Syrische toegevingen kunnen niet overtuigen
Elizabeth Whitman
29 maart 2011
Betogers trotseerden maandag de kogels van de veiligheidsdiensten in de straten van het Syrische Daraa, waar volgens mensenrechtenorganisaties al meer dan zestig mensen werden gedood bij protesten. De Syrische regering belooft hervormingen, maar die worden erg sceptisch onthaald.
VN-secretaris-generaal Ban Ki-moon wil een onderzoek naar de gebeurtenissen in Daraa. De Syrische autoriteiten zouden vorige week traangas hebben gebruikt en met scherp hebben geschoten op manifestanten. “Ban vraagt hen opnieuw om geen geweld te gebruiken en zich te houden aan internationale verdragen voor de mensenrechten”, zei woordvoerder Martin Nesirky woensdag. Sindsdien is de situatie aanzienlijk verergerd, waarbij het protest zich verspreidt over het land en het geweld aanhoudt.
Vrijdagochtend sprak Ban met president Bashar al-Assad. Hij benadrukte dat de Syrische regering de verantwoordelijkheid heeft om de rechten van de burgers te respecteren. Het VN-antwoord ligt in de lijn van het discours over Jemen en Bahrein: de secretaris-generaal pleit voor de politieke dialoog en voor hervormingen om aan de noden van het volk tegemoet te komen.
Amnesty International is “erg verontrust” door de doden in Daraa. Philip Luther van Amnesty International Midden-Oosten en Noord-Afrika noemt het optreden van de Syrische regering “weerzinwekkend en brutaal.” Ook Human Rights Watch vindt dat de Syrische veiligheidstroepen onmiddellijk moeten ophouden met het schieten op betogers en dat ze iedereen moeten vrijlaten die werd opgepakt voor vreedzaam protest.
Human Rights Watch
De betogers eisen dat er een eind komt aan de corruptie, dat politieke gevangenen worden vrijgelaten en dat de noodwet wordt opgeheven. De regering liet donderdag weten dat ze overweegt om de noodwet, die al bijna vijftig jaar van kracht is, op te heffen. De regeringswoordvoerder beloofde ook een onderzoek naar het geweld. Voorts zou er sprake zijn van hogere lonen en lagere belastingen.

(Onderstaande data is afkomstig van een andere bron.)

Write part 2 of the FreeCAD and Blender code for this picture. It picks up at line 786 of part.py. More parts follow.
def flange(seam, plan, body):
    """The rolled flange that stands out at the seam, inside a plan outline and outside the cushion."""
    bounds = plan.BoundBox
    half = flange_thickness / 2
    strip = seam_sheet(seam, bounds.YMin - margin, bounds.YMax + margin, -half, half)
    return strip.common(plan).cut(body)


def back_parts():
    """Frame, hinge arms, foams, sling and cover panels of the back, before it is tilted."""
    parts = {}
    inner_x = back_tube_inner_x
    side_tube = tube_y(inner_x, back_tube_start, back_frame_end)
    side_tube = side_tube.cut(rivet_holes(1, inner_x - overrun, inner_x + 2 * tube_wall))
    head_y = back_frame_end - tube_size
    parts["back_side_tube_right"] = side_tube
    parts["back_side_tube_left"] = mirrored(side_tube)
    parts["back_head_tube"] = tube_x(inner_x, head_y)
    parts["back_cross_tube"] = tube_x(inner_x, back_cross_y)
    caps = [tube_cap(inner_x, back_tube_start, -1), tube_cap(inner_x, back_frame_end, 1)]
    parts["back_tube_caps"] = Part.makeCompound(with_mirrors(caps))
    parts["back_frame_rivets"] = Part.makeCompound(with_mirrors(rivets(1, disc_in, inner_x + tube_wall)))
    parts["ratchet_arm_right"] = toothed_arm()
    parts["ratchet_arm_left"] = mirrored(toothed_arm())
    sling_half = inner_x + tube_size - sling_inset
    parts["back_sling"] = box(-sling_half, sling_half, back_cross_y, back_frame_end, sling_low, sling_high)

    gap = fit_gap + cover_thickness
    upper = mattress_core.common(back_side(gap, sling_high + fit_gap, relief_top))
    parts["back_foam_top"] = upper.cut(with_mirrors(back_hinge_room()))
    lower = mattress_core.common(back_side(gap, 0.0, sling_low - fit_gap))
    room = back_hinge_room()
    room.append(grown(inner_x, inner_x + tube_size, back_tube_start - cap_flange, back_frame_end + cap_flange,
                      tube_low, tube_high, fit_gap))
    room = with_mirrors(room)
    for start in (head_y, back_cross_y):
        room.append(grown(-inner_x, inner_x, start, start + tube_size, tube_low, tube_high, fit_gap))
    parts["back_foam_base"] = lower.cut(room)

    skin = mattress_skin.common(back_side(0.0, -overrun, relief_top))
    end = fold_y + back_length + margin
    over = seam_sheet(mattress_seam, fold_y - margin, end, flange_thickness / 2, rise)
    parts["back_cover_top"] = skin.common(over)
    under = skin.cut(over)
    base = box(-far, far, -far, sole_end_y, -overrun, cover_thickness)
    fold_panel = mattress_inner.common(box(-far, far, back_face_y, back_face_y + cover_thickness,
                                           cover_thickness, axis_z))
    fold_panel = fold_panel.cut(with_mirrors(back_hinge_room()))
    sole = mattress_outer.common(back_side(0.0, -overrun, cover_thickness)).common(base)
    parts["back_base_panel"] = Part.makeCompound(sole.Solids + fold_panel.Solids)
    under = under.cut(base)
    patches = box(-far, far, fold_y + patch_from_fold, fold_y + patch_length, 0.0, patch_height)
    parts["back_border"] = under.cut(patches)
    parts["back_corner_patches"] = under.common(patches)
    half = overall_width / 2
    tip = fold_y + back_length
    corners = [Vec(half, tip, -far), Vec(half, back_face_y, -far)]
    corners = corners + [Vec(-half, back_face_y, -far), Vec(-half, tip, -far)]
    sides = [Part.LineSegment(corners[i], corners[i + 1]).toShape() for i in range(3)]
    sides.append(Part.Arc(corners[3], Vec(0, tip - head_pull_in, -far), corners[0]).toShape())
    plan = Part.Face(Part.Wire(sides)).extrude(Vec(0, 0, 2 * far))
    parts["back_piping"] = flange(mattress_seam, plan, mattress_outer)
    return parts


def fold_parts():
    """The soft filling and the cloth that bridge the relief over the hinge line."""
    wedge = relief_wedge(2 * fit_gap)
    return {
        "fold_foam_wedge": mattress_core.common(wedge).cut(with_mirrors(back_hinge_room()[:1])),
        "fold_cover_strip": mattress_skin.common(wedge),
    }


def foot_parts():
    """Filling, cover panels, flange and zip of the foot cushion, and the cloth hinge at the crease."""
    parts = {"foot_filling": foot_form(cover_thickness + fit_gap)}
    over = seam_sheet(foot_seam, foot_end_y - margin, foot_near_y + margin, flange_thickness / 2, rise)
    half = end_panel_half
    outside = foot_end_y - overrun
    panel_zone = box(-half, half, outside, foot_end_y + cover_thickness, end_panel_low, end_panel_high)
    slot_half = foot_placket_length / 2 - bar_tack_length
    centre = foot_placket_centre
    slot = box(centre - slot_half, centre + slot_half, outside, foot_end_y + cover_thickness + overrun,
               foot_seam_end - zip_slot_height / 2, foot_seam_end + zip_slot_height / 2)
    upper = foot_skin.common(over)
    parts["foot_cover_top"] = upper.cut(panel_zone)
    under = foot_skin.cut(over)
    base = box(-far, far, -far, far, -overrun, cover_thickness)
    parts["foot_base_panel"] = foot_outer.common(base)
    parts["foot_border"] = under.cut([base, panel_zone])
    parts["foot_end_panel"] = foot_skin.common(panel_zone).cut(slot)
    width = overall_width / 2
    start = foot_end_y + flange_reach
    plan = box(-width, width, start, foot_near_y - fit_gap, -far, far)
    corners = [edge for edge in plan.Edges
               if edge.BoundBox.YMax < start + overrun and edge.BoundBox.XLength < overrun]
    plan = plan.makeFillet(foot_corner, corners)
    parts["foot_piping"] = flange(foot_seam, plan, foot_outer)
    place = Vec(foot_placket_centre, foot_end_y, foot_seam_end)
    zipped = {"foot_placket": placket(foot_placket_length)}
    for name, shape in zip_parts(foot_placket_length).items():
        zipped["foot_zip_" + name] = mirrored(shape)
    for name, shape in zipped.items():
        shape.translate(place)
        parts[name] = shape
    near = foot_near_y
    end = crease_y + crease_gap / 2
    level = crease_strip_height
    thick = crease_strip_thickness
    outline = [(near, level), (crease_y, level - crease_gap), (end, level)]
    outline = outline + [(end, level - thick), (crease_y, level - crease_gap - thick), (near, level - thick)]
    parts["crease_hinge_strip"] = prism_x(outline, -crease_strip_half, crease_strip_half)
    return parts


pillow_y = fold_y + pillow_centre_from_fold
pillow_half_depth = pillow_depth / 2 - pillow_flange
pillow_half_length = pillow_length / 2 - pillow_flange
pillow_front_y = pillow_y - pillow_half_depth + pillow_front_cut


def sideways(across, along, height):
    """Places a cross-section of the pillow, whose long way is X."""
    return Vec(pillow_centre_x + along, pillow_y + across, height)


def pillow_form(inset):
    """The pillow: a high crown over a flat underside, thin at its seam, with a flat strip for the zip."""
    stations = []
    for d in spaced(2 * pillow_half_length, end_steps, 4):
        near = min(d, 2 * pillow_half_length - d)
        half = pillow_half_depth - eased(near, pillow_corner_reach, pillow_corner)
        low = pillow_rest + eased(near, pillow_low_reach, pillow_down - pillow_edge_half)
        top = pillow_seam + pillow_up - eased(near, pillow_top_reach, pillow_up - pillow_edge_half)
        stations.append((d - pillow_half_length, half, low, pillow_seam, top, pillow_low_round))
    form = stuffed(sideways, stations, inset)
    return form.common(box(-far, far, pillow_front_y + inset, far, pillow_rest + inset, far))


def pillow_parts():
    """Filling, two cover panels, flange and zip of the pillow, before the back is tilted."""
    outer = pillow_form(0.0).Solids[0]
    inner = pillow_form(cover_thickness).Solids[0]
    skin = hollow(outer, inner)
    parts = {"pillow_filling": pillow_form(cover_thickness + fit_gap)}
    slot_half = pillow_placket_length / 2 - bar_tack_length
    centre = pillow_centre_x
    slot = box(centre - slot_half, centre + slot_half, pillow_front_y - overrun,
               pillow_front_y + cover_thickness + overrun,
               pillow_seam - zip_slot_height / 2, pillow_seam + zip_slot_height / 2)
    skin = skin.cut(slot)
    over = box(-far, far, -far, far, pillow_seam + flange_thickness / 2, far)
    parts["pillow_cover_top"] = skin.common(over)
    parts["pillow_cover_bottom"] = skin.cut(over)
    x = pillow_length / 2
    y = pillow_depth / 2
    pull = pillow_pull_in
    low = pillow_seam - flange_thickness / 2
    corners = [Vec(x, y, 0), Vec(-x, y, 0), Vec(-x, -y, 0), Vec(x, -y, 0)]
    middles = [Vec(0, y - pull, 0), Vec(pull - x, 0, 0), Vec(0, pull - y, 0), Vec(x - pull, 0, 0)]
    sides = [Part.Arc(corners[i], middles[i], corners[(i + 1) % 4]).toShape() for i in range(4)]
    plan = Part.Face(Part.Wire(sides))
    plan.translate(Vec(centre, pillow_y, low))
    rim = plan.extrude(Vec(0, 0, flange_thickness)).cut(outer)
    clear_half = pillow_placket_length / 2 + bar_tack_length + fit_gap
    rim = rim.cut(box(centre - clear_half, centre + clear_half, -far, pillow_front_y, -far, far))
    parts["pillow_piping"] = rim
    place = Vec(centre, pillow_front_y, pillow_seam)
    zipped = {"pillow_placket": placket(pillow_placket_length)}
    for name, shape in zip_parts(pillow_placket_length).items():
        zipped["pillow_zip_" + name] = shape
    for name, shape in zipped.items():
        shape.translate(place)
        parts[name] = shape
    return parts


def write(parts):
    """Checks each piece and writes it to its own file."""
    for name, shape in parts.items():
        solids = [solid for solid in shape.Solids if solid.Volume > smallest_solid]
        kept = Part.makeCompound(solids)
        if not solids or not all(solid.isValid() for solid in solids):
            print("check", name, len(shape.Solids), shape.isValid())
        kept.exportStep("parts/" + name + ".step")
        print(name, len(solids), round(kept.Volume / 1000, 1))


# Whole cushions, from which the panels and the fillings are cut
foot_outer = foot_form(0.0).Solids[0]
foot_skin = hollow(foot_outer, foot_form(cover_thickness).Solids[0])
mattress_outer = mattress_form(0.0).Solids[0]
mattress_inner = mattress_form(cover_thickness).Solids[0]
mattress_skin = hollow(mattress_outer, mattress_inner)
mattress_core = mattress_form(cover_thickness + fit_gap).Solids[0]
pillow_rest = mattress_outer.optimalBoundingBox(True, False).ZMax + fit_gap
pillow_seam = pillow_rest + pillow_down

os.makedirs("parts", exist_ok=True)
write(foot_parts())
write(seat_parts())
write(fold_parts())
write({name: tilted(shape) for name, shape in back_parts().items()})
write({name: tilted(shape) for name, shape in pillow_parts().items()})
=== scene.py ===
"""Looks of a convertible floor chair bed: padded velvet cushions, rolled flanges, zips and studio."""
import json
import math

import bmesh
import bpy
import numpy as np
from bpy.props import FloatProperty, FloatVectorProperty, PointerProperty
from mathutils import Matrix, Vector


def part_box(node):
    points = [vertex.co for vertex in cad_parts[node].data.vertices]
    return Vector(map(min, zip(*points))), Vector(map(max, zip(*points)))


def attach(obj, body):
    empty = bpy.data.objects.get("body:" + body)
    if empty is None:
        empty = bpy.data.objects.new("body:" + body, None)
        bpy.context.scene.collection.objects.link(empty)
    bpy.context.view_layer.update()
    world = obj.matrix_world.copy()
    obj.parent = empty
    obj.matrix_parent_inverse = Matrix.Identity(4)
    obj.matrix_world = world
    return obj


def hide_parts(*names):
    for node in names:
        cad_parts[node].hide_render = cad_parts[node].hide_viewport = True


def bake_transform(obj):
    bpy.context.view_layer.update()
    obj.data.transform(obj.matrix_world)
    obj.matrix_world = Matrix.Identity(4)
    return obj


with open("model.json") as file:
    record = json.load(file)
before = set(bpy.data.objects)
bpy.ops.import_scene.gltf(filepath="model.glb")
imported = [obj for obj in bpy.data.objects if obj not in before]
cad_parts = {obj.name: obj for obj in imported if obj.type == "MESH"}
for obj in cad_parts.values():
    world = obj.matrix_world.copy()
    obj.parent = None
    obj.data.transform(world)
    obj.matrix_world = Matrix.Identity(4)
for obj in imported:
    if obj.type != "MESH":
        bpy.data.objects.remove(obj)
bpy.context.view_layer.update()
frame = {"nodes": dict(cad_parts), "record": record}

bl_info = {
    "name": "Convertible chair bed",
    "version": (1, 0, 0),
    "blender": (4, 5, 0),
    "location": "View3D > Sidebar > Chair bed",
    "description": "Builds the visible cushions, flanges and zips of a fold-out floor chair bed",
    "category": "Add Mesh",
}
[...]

Waarnemers trekken de beloften in twijfel. “Veel zaken waren retorisch en hielden niets concreets in”, meent Nadim Houry, een onderzoeker van Human Rights Watch in Syrië. “Het valt nog af te wachten of deze beloften volstaan voor de betogers.” Ook de Syriërs zelf zijn sceptisch. “Deze beloofde hervormingen hebben we al sinds 2005 gehoord, stellen ze. Er is niets van in huis gekomen, dus vertrouwen we de regering niet”, aldus Houry, die met twee Syrische activisten sprak.
Opstand in Hama
Richard Bulliet, hoogleraar Midden-Oosterse geschiedenis aan de Columbia-universiteit, noemt de toegiften van de regering “verzoenende gebaren die hun doeltreffendheid verliezen.”
De Syrische regering legde dissidente stemmen al vaker het zwijgen op via politieke repressie en brutaal geweld. Het meest spraakmakende voorbeeld is de opstand van de Moslimbroederschap in Hama van 1982. Het leger werd ingezet om het protest in de kiem te smoren en minstens tienduizend mensen kwamen om.
Is een bloedbad als Hama vandaag mogelijk? “Het was een ander tijdperk”, gelooft Houry. “Misschien komt de democratiseringsgolf laat op gang in Syrië, juist omdat de bevolking meer angst heeft voor repressie dan mensen in de omringende landen”, oppert Bulliet. Hij denkt niet dat de geschiedenis zich hier zal herhalen. “Syrië zal wel twee keer nadenken alvorens te reageren zoals in Hama.”